◆ WHAT IS EXPECTED:
Locate "894 of scene.py. This part finishes it." in the listing below, then output the line holding it and every line after it, exactly and with nothing else.
+++++
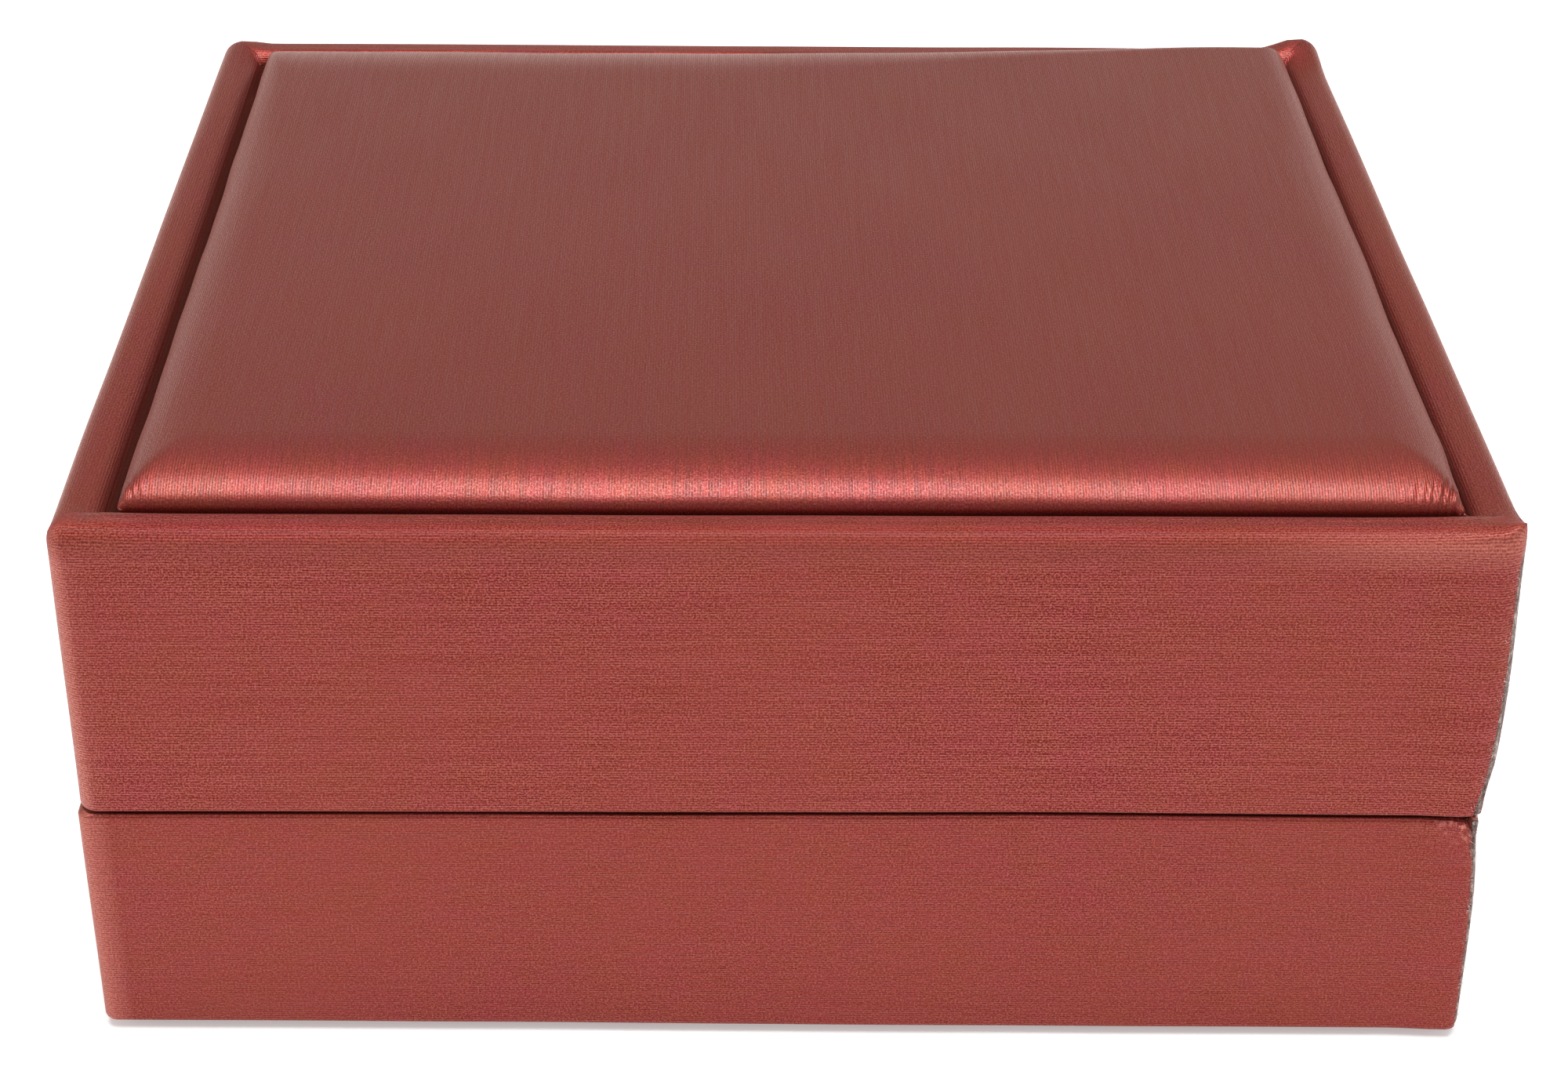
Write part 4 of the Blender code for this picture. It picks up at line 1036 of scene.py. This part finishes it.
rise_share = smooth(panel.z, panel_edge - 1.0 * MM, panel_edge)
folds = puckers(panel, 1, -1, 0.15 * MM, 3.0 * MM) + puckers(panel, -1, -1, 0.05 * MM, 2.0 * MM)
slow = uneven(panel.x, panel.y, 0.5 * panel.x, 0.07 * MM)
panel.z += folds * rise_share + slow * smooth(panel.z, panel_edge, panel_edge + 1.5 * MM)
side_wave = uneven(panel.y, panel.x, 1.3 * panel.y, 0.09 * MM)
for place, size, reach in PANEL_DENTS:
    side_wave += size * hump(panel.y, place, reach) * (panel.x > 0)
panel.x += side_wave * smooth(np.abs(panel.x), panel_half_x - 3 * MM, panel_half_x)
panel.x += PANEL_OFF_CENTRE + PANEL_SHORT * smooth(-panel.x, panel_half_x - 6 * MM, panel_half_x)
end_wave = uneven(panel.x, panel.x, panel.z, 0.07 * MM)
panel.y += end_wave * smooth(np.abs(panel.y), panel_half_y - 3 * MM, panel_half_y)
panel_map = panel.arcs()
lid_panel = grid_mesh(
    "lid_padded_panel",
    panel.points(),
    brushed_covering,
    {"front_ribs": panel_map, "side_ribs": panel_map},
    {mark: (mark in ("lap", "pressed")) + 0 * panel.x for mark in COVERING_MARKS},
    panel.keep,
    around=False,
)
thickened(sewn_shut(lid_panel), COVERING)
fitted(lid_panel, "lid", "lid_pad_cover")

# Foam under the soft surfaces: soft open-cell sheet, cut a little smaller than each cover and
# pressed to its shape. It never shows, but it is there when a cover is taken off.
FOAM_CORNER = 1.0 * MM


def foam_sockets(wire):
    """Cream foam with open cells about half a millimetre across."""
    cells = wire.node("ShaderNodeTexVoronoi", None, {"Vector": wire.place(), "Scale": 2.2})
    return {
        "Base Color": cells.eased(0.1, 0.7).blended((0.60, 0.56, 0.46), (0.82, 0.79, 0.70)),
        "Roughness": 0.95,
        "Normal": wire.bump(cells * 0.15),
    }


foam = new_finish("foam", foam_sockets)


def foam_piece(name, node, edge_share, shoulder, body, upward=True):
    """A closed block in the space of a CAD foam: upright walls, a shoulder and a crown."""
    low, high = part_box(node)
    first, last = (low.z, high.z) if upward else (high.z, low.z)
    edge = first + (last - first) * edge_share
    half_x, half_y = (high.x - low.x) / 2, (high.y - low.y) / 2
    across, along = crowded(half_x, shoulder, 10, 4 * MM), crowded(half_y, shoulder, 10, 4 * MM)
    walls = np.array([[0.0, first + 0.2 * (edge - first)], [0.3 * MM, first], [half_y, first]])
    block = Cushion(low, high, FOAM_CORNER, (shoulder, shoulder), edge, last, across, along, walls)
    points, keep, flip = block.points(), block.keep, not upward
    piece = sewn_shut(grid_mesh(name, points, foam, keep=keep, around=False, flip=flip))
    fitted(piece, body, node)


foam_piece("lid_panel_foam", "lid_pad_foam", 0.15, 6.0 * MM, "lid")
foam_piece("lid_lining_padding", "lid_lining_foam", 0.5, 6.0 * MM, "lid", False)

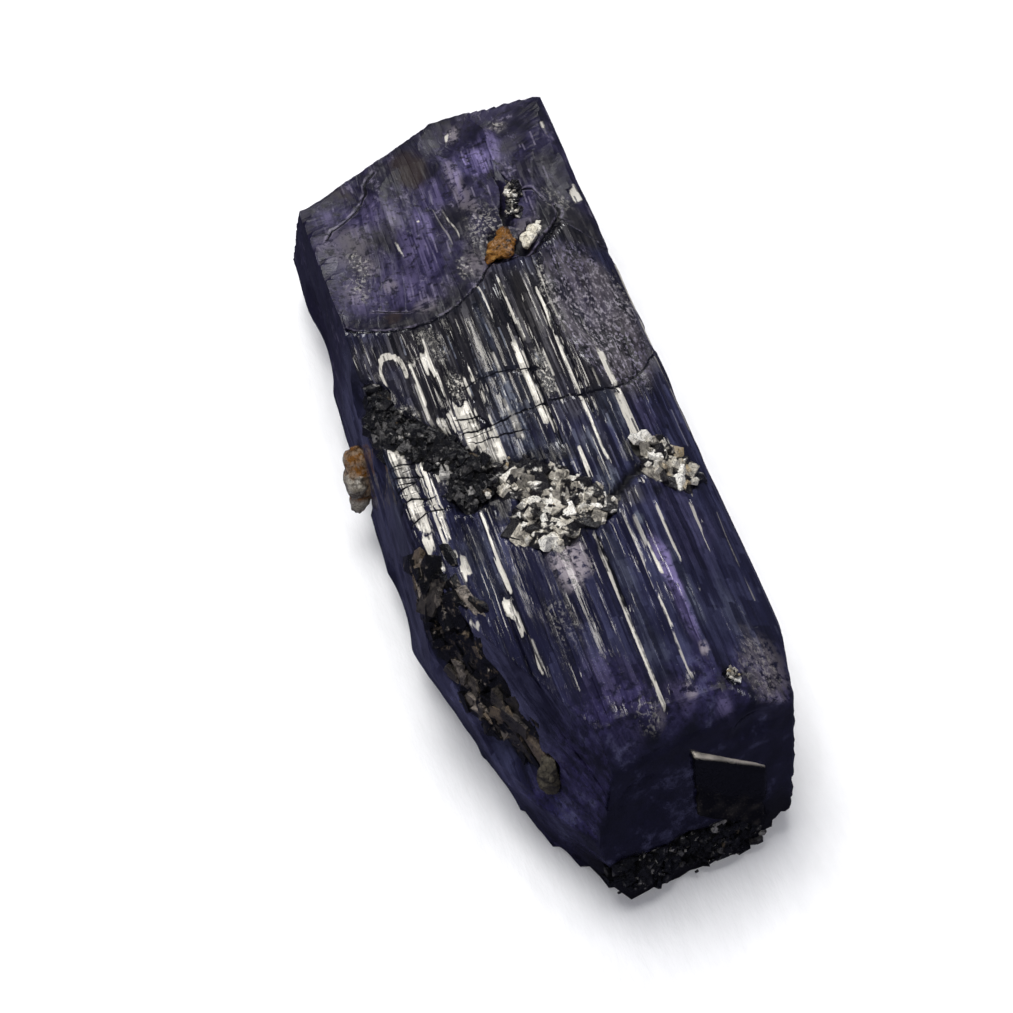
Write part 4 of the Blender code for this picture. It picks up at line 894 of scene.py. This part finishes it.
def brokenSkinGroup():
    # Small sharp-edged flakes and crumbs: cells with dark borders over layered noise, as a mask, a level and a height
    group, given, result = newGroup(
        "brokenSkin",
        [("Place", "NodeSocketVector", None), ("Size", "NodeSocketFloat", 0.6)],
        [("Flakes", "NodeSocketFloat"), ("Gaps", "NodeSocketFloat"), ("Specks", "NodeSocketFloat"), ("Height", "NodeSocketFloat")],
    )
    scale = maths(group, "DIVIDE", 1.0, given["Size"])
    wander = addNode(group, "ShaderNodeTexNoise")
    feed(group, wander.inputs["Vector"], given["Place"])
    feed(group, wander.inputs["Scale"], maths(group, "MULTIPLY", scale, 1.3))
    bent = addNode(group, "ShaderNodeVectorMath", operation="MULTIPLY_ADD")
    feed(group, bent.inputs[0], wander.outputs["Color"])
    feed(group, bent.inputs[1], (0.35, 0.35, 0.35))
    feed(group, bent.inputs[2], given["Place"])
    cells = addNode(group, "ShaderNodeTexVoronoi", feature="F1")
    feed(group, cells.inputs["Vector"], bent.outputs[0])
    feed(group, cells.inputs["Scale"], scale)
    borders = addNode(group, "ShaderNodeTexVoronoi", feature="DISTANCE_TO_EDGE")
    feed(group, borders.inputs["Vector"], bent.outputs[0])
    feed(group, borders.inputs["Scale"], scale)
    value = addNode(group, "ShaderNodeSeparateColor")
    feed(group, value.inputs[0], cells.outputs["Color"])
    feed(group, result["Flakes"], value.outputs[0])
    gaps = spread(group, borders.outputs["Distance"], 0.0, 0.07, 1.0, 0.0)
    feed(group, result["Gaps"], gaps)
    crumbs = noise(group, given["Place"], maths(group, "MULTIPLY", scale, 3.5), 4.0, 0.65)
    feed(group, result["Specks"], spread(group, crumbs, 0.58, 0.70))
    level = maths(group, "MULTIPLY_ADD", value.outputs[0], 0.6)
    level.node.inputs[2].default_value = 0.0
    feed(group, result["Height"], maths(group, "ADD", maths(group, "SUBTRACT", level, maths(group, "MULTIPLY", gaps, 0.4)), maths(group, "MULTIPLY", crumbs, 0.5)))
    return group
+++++
◆ IN RESPONSE:
Write part 4 of the Blender code for this picture. It picks up at line 894 of scene.py. This part finishes it.
def brokenSkinGroup():
    # Small sharp-edged flakes and crumbs: cells with dark borders over layered noise, as a mask, a level and a height
    group, given, result = newGroup(
        "brokenSkin",
        [("Place", "NodeSocketVector", None), ("Size", "NodeSocketFloat", 0.6)],
        [("Flakes", "NodeSocketFloat"), ("Gaps", "NodeSocketFloat"), ("Specks", "NodeSocketFloat"), ("Height", "NodeSocketFloat")],
    )
    scale = maths(group, "DIVIDE", 1.0, given["Size"])
    wander = addNode(group, "ShaderNodeTexNoise")
    feed(group, wander.inputs["Vector"], given["Place"])
    feed(group, wander.inputs["Scale"], maths(group, "MULTIPLY", scale, 1.3))
    bent = addNode(group, "ShaderNodeVectorMath", operation="MULTIPLY_ADD")
    feed(group, bent.inputs[0], wander.outputs["Color"])
    feed(group, bent.inputs[1], (0.35, 0.35, 0.35))
    feed(group, bent.inputs[2], given["Place"])
    cells = addNode(group, "ShaderNodeTexVoronoi", feature="F1")
    feed(group, cells.inputs["Vector"], bent.outputs[0])
    feed(group, cells.inputs["Scale"], scale)
    borders = addNode(group, "ShaderNodeTexVoronoi", feature="DISTANCE_TO_EDGE")
    feed(group, borders.inputs["Vector"], bent.outputs[0])
    feed(group, borders.inputs["Scale"], scale)
    value = addNode(group, "ShaderNodeSeparateColor")
    feed(group, value.inputs[0], cells.outputs["Color"])
    feed(group, result["Flakes"], value.outputs[0])
    gaps = spread(group, borders.outputs["Distance"], 0.0, 0.07, 1.0, 0.0)
    feed(group, result["Gaps"], gaps)
    crumbs = noise(group, given["Place"], maths(group, "MULTIPLY", scale, 3.5), 4.0, 0.65)
    feed(group, result["Specks"], spread(group, crumbs, 0.58, 0.70))
    level = maths(group, "MULTIPLY_ADD", value.outputs[0], 0.6)
    level.node.inputs[2].default_value = 0.0
    feed(group, result["Height"], maths(group, "ADD", maths(group, "SUBTRACT", level, maths(group, "MULTIPLY", gaps, 0.4)), maths(group, "MULTIPLY", crumbs, 0.5)))
    return group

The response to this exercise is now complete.